Wavelet imaging of transient energy localization in nonlinear systems at thermal equilibrium: the case study of NaI crystals at high temperature

2018 
While intrinsic localized modes (ILM) have been predicted to exist in many systems at zero temperature, detecting and quantifying their transient excitation in crystals at thermal equilibrium is an elusive problem and a different task altogether. While some indirect evidence of spontaneous excitation of ILMs has been collected by molecular dynamics (MD) simulations of alkali halides crystals at thermal equilibrium, more stringent numerical evidence and undisputed experimental proof are still lacking. In this paper we introduce a method to resolve transient excitations in time-frequency space. Our technique is based on continuous wavelet transform of velocity time series coupled to a threshold-dependent filtering procedure to isolate excitation events from background noise in a given spectral region. By following in time the center of mass of the reference frequency interval, the data can be easily exploited to investigate the statistics of burst excitation, by computing, for instance, the distribution of the lifetimes, excitation times, amplitudes and energies. As an illustration of our method, we investigate transient excitations in the gap of NaI crystals at thermal equilibrium at different temperatures.
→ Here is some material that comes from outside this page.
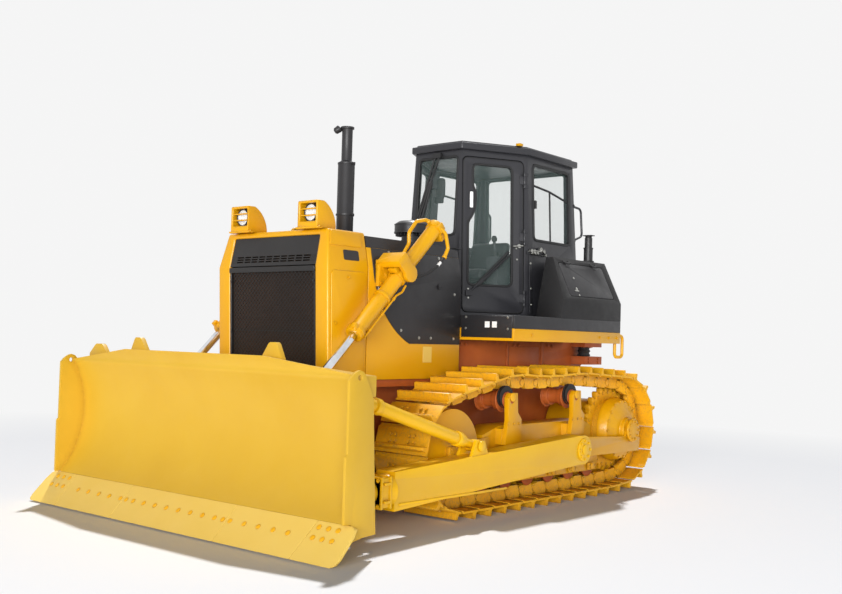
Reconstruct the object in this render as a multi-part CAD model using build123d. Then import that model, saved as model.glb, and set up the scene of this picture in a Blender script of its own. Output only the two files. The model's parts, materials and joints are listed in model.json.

Our results reveal complex ensembles of transient nonlinear bursts in the gap, whose lifetime and excitation rate increase with temperature. Furthermore, a comparison with previous theoretical results on zero-temperature modes seems to lend support to the claim that a small subset of the recorded bursts might be ILMs polarized along the [111] direction. All in all, our method is a powerful tool to investigate transient excitations in many-body systems at thermal equilibrium. Our procedure gives access to both the equilibrium and the kinetics of the transient excitation process, allowing one in principle to reconstruct the full dynamical picture.